Characterization of class C and F fly ashes based geopolymers incorporating silica fume

Abstract

Geopolymers have been proposed as an alternative to ordinary concrete with their appropriate mechanical performances and eco-friendly impacts. In current study investigated the interaction between the class C and F fly ashes on the properties of silica fume incorporated geopolymers. For that purpose, the concentration of the alkali activator were determined according to compressive and flexural strengths. Then, the geopolymers prepared with different fly ash/silica fume ratios at specified alkali activator concentration. Mechanical, physical, chemical and microstructural properties of these geopolymers were evaluated by FT-IR, XRD, TGA, and SEM-EDX. The mechanical properties of geopolymers were enhanced remarkably by NaOH molarity and it was detected that the compressive strength and flexural strength values reached the highest (21.13 ± 1.11 MPa and 6.61 ± 0.56 MPa, respectively) at 10 M. Results were compared according to the fly ash type and the fly ash/silica fume ratios of the geopolymers. Due to the high water demand of silica fume, prominent cracks were seen in the geopolymers including 100% silica fume.
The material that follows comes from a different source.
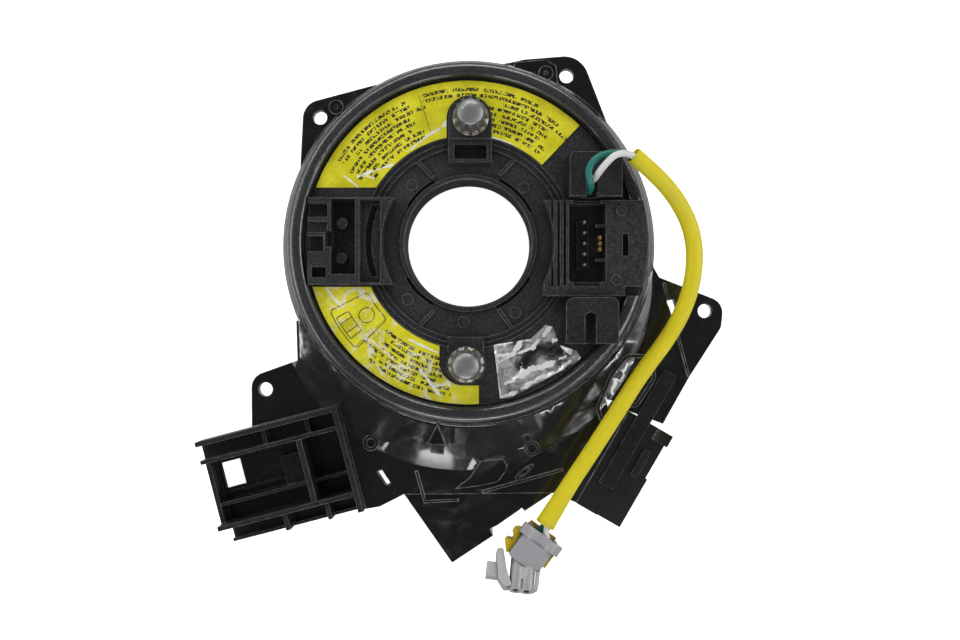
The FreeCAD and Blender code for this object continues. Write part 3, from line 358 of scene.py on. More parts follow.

Besides, inadequate mechanical properties were obtained when 100% fly ash was used. Consequently, it was clearly revealed that the properties of geopolymers obtained with only fly ash or silica fume were improved by the use of both. Finally, higher mechanical properties (σC: 31.91 ± 1.90 MPa, σF: 8.34 ± 0.23 MPa) and less cracks in the bodies were obtained with class F fly ash (75% wt.).